Dataset excerpt:
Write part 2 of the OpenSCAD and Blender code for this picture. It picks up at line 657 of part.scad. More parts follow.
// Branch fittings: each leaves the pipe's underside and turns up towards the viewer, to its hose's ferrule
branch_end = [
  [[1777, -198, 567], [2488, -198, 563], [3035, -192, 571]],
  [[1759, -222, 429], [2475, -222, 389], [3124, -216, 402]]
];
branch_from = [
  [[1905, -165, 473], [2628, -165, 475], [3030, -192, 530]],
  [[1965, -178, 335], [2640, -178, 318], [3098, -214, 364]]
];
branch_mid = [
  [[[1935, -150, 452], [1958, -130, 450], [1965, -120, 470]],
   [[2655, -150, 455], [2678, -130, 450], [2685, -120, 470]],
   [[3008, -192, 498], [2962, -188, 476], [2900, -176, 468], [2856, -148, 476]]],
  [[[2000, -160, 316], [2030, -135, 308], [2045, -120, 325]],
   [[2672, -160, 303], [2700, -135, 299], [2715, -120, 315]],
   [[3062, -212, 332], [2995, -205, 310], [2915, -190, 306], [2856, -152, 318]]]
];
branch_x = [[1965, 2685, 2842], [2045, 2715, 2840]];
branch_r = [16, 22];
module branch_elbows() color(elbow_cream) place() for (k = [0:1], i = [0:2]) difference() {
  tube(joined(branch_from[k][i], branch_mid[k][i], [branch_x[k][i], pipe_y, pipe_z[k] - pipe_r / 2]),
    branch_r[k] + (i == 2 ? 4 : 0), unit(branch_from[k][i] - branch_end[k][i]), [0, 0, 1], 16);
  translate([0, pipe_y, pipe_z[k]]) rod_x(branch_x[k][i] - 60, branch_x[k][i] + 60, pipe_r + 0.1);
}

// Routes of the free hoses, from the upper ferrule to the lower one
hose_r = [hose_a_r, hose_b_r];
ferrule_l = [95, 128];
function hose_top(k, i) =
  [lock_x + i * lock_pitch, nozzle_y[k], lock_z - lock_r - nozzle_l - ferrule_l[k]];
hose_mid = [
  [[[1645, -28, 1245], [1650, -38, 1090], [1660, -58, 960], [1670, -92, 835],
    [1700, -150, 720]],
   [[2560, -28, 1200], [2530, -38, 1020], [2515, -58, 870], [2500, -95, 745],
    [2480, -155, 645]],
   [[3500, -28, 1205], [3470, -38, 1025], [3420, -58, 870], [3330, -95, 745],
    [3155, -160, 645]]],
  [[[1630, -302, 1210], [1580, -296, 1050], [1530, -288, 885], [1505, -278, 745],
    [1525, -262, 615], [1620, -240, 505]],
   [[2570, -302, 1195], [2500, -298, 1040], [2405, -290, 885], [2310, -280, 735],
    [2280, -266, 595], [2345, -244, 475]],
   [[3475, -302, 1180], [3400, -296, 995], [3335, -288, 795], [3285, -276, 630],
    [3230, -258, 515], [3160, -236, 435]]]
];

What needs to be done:
Write out all the data again, exactly as it appears.

Response:
Write part 2 of the OpenSCAD and Blender code for this picture. It picks up at line 657 of part.scad. More parts follow.
// Branch fittings: each leaves the pipe's underside and turns up towards the viewer, to its hose's ferrule
branch_end = [
  [[1777, -198, 567], [2488, -198, 563], [3035, -192, 571]],
  [[1759, -222, 429], [2475, -222, 389], [3124, -216, 402]]
];
branch_from = [
  [[1905, -165, 473], [2628, -165, 475], [3030, -192, 530]],
  [[1965, -178, 335], [2640, -178, 318], [3098, -214, 364]]
];
branch_mid = [
  [[[1935, -150, 452], [1958, -130, 450], [1965, -120, 470]],
   [[2655, -150, 455], [2678, -130, 450], [2685, -120, 470]],
   [[3008, -192, 498], [2962, -188, 476], [2900, -176, 468], [2856, -148, 476]]],
  [[[2000, -160, 316], [2030, -135, 308], [2045, -120, 325]],
   [[2672, -160, 303], [2700, -135, 299], [2715, -120, 315]],
   [[3062, -212, 332], [2995, -205, 310], [2915, -190, 306], [2856, -152, 318]]]
];
branch_x = [[1965, 2685, 2842], [2045, 2715, 2840]];
branch_r = [16, 22];
module branch_elbows() color(elbow_cream) place() for (k = [0:1], i = [0:2]) difference() {
  tube(joined(branch_from[k][i], branch_mid[k][i], [branch_x[k][i], pipe_y, pipe_z[k] - pipe_r / 2]),
    branch_r[k] + (i == 2 ? 4 : 0), unit(branch_from[k][i] - branch_end[k][i]), [0, 0, 1], 16);
  translate([0, pipe_y, pipe_z[k]]) rod_x(branch_x[k][i] - 60, branch_x[k][i] + 60, pipe_r + 0.1);
}

// Routes of the free hoses, from the upper ferrule to the lower one
hose_r = [hose_a_r, hose_b_r];
ferrule_l = [95, 128];
function hose_top(k, i) =
  [lock_x + i * lock_pitch, nozzle_y[k], lock_z - lock_r - nozzle_l - ferrule_l[k]];
hose_mid = [
  [[[1645, -28, 1245], [1650, -38, 1090], [1660, -58, 960], [1670, -92, 835],
    [1700, -150, 720]],
   [[2560, -28, 1200], [2530, -38, 1020], [2515, -58, 870], [2500, -95, 745],
    [2480, -155, 645]],
   [[3500, -28, 1205], [3470, -38, 1025], [3420, -58, 870], [3330, -95, 745],
    [3155, -160, 645]]],
  [[[1630, -302, 1210], [1580, -296, 1050], [1530, -288, 885], [1505, -278, 745],
    [1525, -262, 615], [1620, -240, 505]],
   [[2570, -302, 1195], [2500, -298, 1040], [2405, -290, 885], [2310, -280, 735],
    [2280, -266, 595], [2345, -244, 475]],
   [[3475, -302, 1180], [3400, -296, 995], [3335, -288, 795], [3285, -276, 630],
    [3230, -258, 515], [3160, -236, 435]]]
];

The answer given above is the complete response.